### [What to do]
Write each record again exactly as it stands.

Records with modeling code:
■ ■ ■
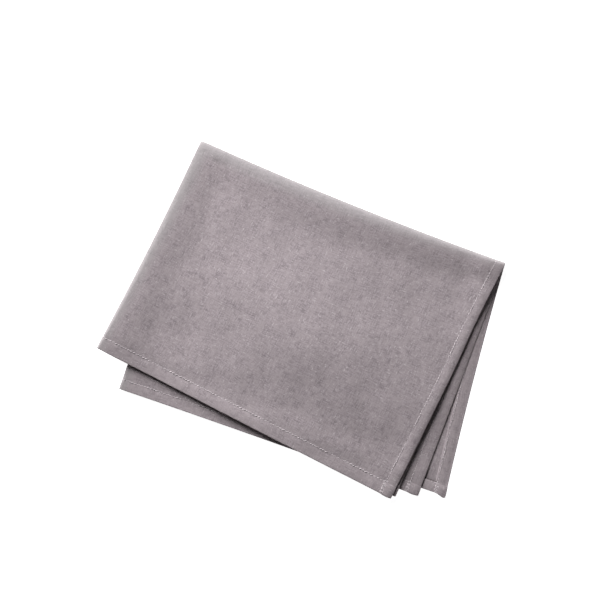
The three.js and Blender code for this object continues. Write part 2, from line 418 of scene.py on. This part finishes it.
def run_along(points, axis):
    """Distance from the start of the grid lines, averaged over all of them."""
    steps = np.linalg.norm(np.diff(points, axis=axis), axis=-1).mean(axis=1 - axis)
    return np.concatenate(((0,), np.cumsum(steps)))


columns = stations(fold_length, usual_hem)
rows = stations(usual_depth, usual_hem)
rows = {name: values[::-1] for name, values in rows.items()}
middle = cloth_middle(columns, rows)
way_across, way_down = directions(middle, 1), directions(middle, 0)
normal = unit(np.cross(way_across, way_down))

# Distances over the flat cloth, for the weave's own map, and from the two lines of the folds.
flat_u, flat_v = run_along(middle, 1), run_along(middle, 0)
from_short_fold = abs(flat_u - flat_u[len(flat_u) // 2])
from_long_fold = abs(flat_v - flat_v[len(flat_v) // 2])

# A paler, greyer painted sheen lies within this distance of a fold's line, where the cloth rounds
# away.
fold_sheen = dict(start=2.0, end=15.0)
sheen_by_short_fold = fade(from_short_fold, fold_sheen["start"], fold_sheen["end"])[None, :]
sheen_by_long_fold = fade(from_long_fold, fold_sheen["start"], fold_sheen["end"])[:, None]

# The hems stand out on the wrong side, puff softly between the stitches and the edge, and
# pucker where the thread draws them in. The bottom layer's right side stays flat.
on_side = columns["hem"][None, :]
on_front = rows["hem"][:, None]
puff, pucker, groove = 0.16, 0.14, 0.13
pucker_waves, pucker_seeds = (6.1, 8.7, 12.9, 19.3), dict(side=3, front=5)
groove_width, pucker_width = 0.035, 0.3
side_edge_fall, fall_start = 0.55, 0.6
fall_from_fold = dict(start=15.0, end=90.0)
corner_rise, corner_full = dict(right=0.25, wrong=0.6), 0.5
most_sunk, seam_dip = -0.1, 0.35


def hem_step(share, is_hem):
    """Rises from 0 to 1 over the first step of a hem."""
    return np.where(is_hem, np.clip(share / step_share, 0, 1), 0)


turned_side = hem_step(on_side, columns["panel"][None, :] >= 1)
turned_front = hem_step(on_front, rows["panel"][:, None] >= 1)
faces_up = (1 + columns["side"][None, :] * rows["side"][:, None]) / 2


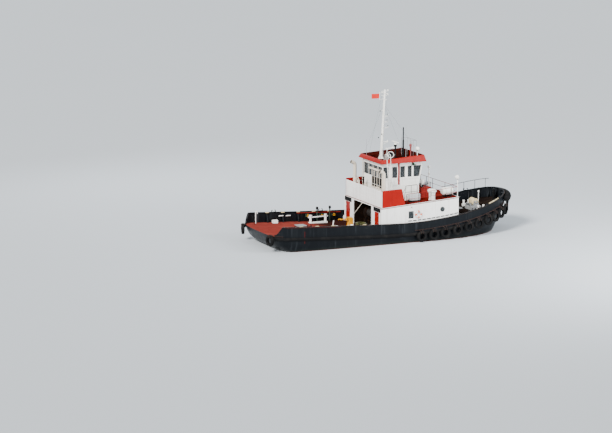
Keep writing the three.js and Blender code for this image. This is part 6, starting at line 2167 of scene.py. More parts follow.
class TUG_OT_mast(Operator):
    """Build the mast with its steps, lamps, yards, halyards and flag"""
    bl_idname = "tug.mast"
    bl_label = "Mast"

    def execute(self, context):
        shape = Shape()
        self.pole(shape, ROOF_DECK_Z + SEAT)
        self.steps(shape)
        self.yards(shape)
        self.flag_staff(shape)
        self.lamps(shape)
        self.floodlights(shape)
        piece(
            "mast_pole", shape, ("clean_white", "black_paint", "lamp_glass"), replaces="mast",
        )
        self.rigging(context.scene.tug_gear.stay_wire / 2)
        self.flag()
        return {"FINISHED"}

    def pole(self, shape, z0):
        """The tapered pole from z0 up, with a foot plate and four fins."""
        at = np.array([z0 + 0.012, 8.2, 8.25, 11.0, 11.04, 13.0, 13.03, 14.3, 14.36])
        radius = np.array([0.15, 0.146, 0.134, 0.118, 0.108, 0.098, 0.09, 0.08, 0.05])
        shape.add(tube(np.stack([mast_x(at), 0 * at, at], -1), radius, 28))
        foot = mast_x(z0)
        shape.add(block((foot - 0.22, -0.22, z0), (foot + 0.22, 0.22, z0 + 0.03)))
        for a in np.arange(4) * np.pi / 2 + np.pi / 4:
            d = np.array([math.cos(a), math.sin(a), 0])
            t = np.cross((0, 0, 1), d) * 0.007
            fin = [
                np.array([foot, 0, 0]) + d * r + (0, 0, h)
                for r, h in ((0.1, z0 + 0.02), (0.27, z0 + 0.02), (0.11, z0 + 0.42))
            ]
            shape.add(rings(np.array([np.array(fin) - t, np.array(fin) + t])))

    def steps(self, shape):
        """Bent bars to climb by, to one side and the other in turn."""
        for n, z in enumerate(np.arange(8.0, 13.9, 0.33)):
            side = 1 if n % 2 else -1
            x, r = mast_x(z), 0.13
            step = [(x, 0, z), (x, side * (r + 0.13), z), (x, side * (r + 0.13), z + 0.05)]
            shape.add(tube(rounded(step, 0.02, 3), 0.011, 6))

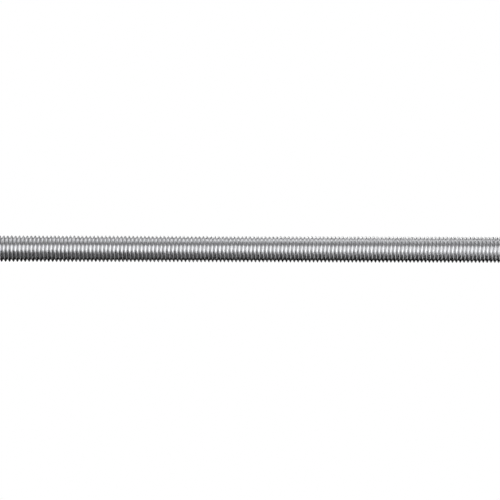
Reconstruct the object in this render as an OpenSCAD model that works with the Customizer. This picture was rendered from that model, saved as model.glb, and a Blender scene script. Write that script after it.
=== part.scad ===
■ ■ ■
### [Expected answer]
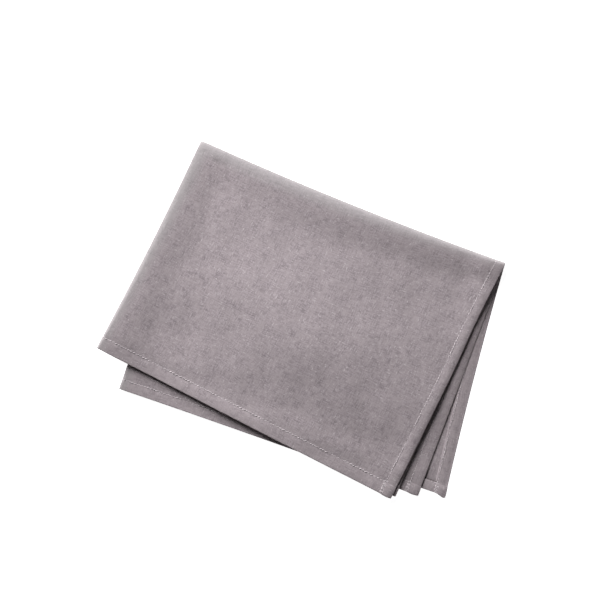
The three.js and Blender code for this object continues. Write part 2, from line 418 of scene.py on. This part finishes it.
def run_along(points, axis):
    """Distance from the start of the grid lines, averaged over all of them."""
    steps = np.linalg.norm(np.diff(points, axis=axis), axis=-1).mean(axis=1 - axis)
    return np.concatenate(((0,), np.cumsum(steps)))


columns = stations(fold_length, usual_hem)
rows = stations(usual_depth, usual_hem)
rows = {name: values[::-1] for name, values in rows.items()}
middle = cloth_middle(columns, rows)
way_across, way_down = directions(middle, 1), directions(middle, 0)
normal = unit(np.cross(way_across, way_down))

# Distances over the flat cloth, for the weave's own map, and from the two lines of the folds.
flat_u, flat_v = run_along(middle, 1), run_along(middle, 0)
from_short_fold = abs(flat_u - flat_u[len(flat_u) // 2])
from_long_fold = abs(flat_v - flat_v[len(flat_v) // 2])

# A paler, greyer painted sheen lies within this distance of a fold's line, where the cloth rounds
# away.
fold_sheen = dict(start=2.0, end=15.0)
sheen_by_short_fold = fade(from_short_fold, fold_sheen["start"], fold_sheen["end"])[None, :]
sheen_by_long_fold = fade(from_long_fold, fold_sheen["start"], fold_sheen["end"])[:, None]

# The hems stand out on the wrong side, puff softly between the stitches and the edge, and
# pucker where the thread draws them in. The bottom layer's right side stays flat.
on_side = columns["hem"][None, :]
on_front = rows["hem"][:, None]
puff, pucker, groove = 0.16, 0.14, 0.13
pucker_waves, pucker_seeds = (6.1, 8.7, 12.9, 19.3), dict(side=3, front=5)
groove_width, pucker_width = 0.035, 0.3
side_edge_fall, fall_start = 0.55, 0.6
fall_from_fold = dict(start=15.0, end=90.0)
corner_rise, corner_full = dict(right=0.25, wrong=0.6), 0.5
most_sunk, seam_dip = -0.1, 0.35


def hem_step(share, is_hem):
    """Rises from 0 to 1 over the first step of a hem."""
    return np.where(is_hem, np.clip(share / step_share, 0, 1), 0)


turned_side = hem_step(on_side, columns["panel"][None, :] >= 1)
turned_front = hem_step(on_front, rows["panel"][:, None] >= 1)
faces_up = (1 + columns["side"][None, :] * rows["side"][:, None]) / 2


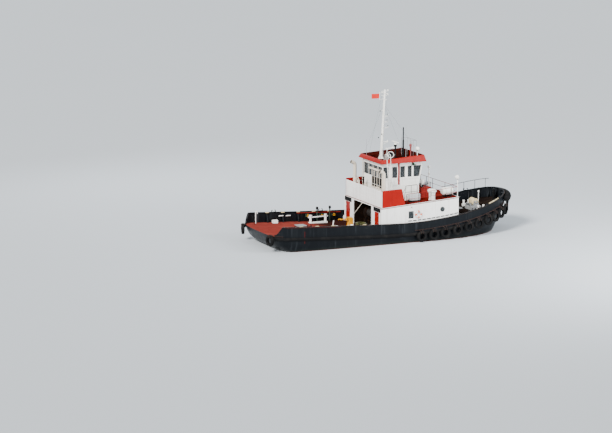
Keep writing the three.js and Blender code for this image. This is part 6, starting at line 2167 of scene.py. More parts follow.
class TUG_OT_mast(Operator):
    """Build the mast with its steps, lamps, yards, halyards and flag"""
    bl_idname = "tug.mast"
    bl_label = "Mast"

    def execute(self, context):
        shape = Shape()
        self.pole(shape, ROOF_DECK_Z + SEAT)
        self.steps(shape)
        self.yards(shape)
        self.flag_staff(shape)
        self.lamps(shape)
        self.floodlights(shape)
        piece(
            "mast_pole", shape, ("clean_white", "black_paint", "lamp_glass"), replaces="mast",
        )
        self.rigging(context.scene.tug_gear.stay_wire / 2)
        self.flag()
        return {"FINISHED"}

    def pole(self, shape, z0):
        """The tapered pole from z0 up, with a foot plate and four fins."""
        at = np.array([z0 + 0.012, 8.2, 8.25, 11.0, 11.04, 13.0, 13.03, 14.3, 14.36])
        radius = np.array([0.15, 0.146, 0.134, 0.118, 0.108, 0.098, 0.09, 0.08, 0.05])
        shape.add(tube(np.stack([mast_x(at), 0 * at, at], -1), radius, 28))
        foot = mast_x(z0)
        shape.add(block((foot - 0.22, -0.22, z0), (foot + 0.22, 0.22, z0 + 0.03)))
        for a in np.arange(4) * np.pi / 2 + np.pi / 4:
            d = np.array([math.cos(a), math.sin(a), 0])
            t = np.cross((0, 0, 1), d) * 0.007
            fin = [
                np.array([foot, 0, 0]) + d * r + (0, 0, h)
                for r, h in ((0.1, z0 + 0.02), (0.27, z0 + 0.02), (0.11, z0 + 0.42))
            ]
            shape.add(rings(np.array([np.array(fin) - t, np.array(fin) + t])))

    def steps(self, shape):
        """Bent bars to climb by, to one side and the other in turn."""
        for n, z in enumerate(np.arange(8.0, 13.9, 0.33)):
            side = 1 if n % 2 else -1
            x, r = mast_x(z), 0.13
            step = [(x, 0, z), (x, side * (r + 0.13), z), (x, side * (r + 0.13), z + 0.05)]
            shape.add(tube(rounded(step, 0.02, 3), 0.011, 6))

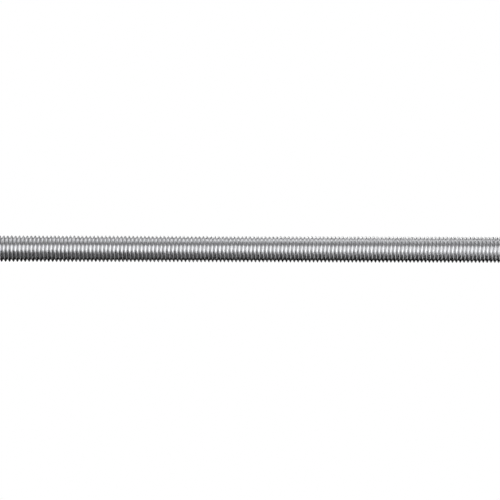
Reconstruct the object in this render as an OpenSCAD model that works with the Customizer. This picture was rendered from that model, saved as model.glb, and a Blender scene script. Write that script after it.
=== part.scad ===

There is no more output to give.